Data quality checks are a critical tool in the data pro’s toolbox to ensure SLAs are maintained, but poorly designed checks can lead to a life of on-call misery, a constant flow of “why is this data wrong?” inquiries, or (worst of all) unecessarily Bad Data. But what makes a good data quality check?
Specific - Willy Wonka’s egg checker returned two possible values - “good” and “bad” - but data quality checks don’t work that way - nor should they. A data quality check should be set up to flag datapoints that fail a specific test addressing a dimension of data quality; an expected field or record may be missing or a value may be outside an acceptable range; there may be inconsistent indications of what a value should be, coming from different sources - and so on.
Maximum Signal-to-Noise Ratio - Aim for the right weighting between true vs. false positives. Remember the story of the boy who called “wolf”? A check that triggers too often for false positives train the on-call person to “ack” and ignore. These noisy checks are annoying at best, and eventually become dangerous. That said, if it’s crucial that no true positives will slip through your check without triggering it, you may need to cast a wider net on inception, then tune over time.
Actionable - A check triggers. Now what? Actionability requires both an owner and an expected response. If there’s no clear action to be taken, the most correct response is to quarantine (and eventually eliminate) the check. It shouldn’t disrupt someone’s work, and definitely shouldn’t disturb them outside work hours. Having a would-be “check” run in log-only mode can be a useful means of producing data for data quality analysis, but that’s a different kettle of fish. Let’s call that “reporting” or “monitoring” rather than considering it a true “quality check.”
Relevant - Hopefully, you’ve been through the process of defining SLAs for your data product.
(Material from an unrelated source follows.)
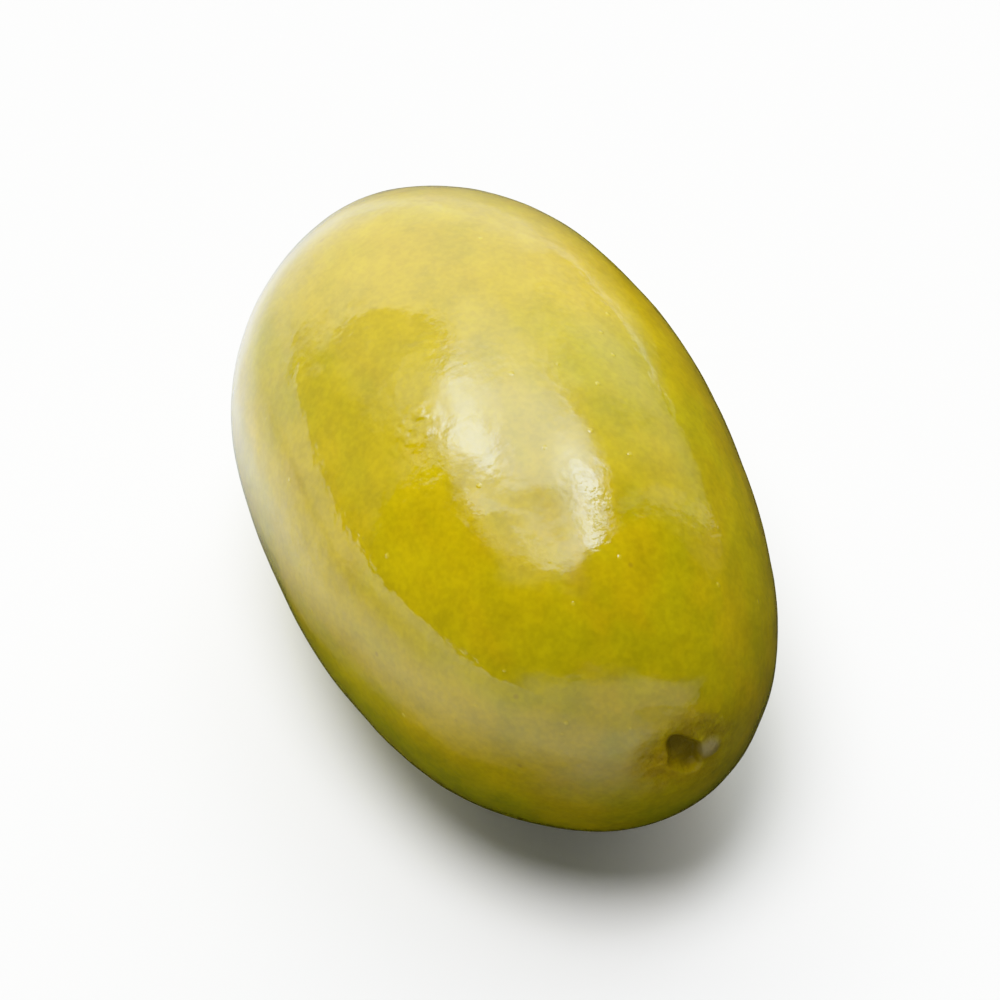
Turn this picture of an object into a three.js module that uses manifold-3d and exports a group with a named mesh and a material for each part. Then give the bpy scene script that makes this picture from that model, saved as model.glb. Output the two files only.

Every check you introduce to production should help you meet one or more of those SLAs. If not, is it because the check doesn’t really contribute to maintaining your quality needs, or because you’re missing an SLA?
Timely - It’s important to remember that “timely” doesn’t necessarily mean “as soon as possible.” Timeliness, here, has two parts - timing and positioning of the check. What times, and how often, should a check run? Should a failure block population of the suspect data point(s), be treated as more of a warning (to be reviewed and addressed by the on-call person), or stop the presses entirely? Good checks flag issues on a cadence that makes sense for the use case. That means thinking critically about whether a quality issue that surfaces at 2AM demands an immediate response from an on-call person, and whether a single bad datapoint should affect the population of unrelated data.